Wal-Mart refused to be drawn on whether the sale of Kopeyka to X5 was a reason for its decision to pull down the shutters on its Moscow office and it is uncertain whether the US group was indeed interested in buying the discounter.

However, Wal-Mart has periodically been linked to Kopeyka over the last two years and, what’s more, Andrei Gusev, X5’s M&A director, said there had been “serious international interest” in the discount chain.

What is (almost) certain is that Wal-Mart would have run the rule over Kopeyka and that, ultimately, perhaps it did not place the value on the business that Gusev and the rest of the X5 management did.

In the wake of the announcement of X5’s agreement with Kopeyka, Russian retail analysts argued there was still scope for Wal-Mart to make an acquisition in the country – although they conceded the number of likely targets was receding.

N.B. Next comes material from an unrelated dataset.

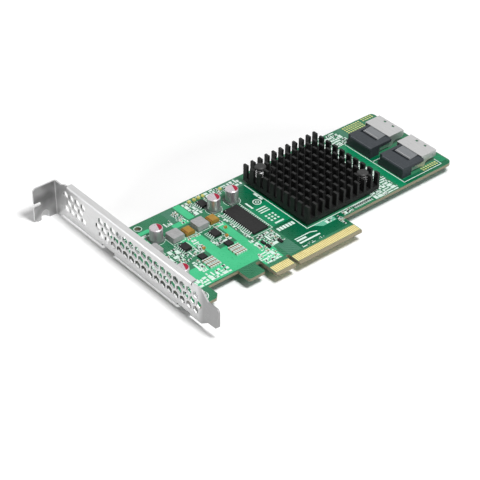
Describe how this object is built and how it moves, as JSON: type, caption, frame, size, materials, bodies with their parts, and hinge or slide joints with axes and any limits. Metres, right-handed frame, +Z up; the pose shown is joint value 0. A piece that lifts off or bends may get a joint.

“We think there are other targets left although the list is getting smaller,” RenCap analyst Natasha Zagvozdina told just-food last week. “The market for Wal-Mart is still in favour of an M&A-based entry, and there are still targets available.”

Zagvozdina put forward Lenta, while UBS analyst Svetlana Sukhanova suggested O’Key, which has recently listed in London, and another retailer, Victoria Group, as possible targets for Wal-Mart.

Still, amid the speculation, what we do know is that, for now at least, Wal-Mart has decided to pay less attention to Russia and instead focus more on international ventures elsewhere. Africa, for one, will be key for Wal-Mart as it looks to secure a 51% stake in South Africa’s Massmart Holdings.

Within Russia, the likes of X5 are likely to be quietly smiling this afternoon.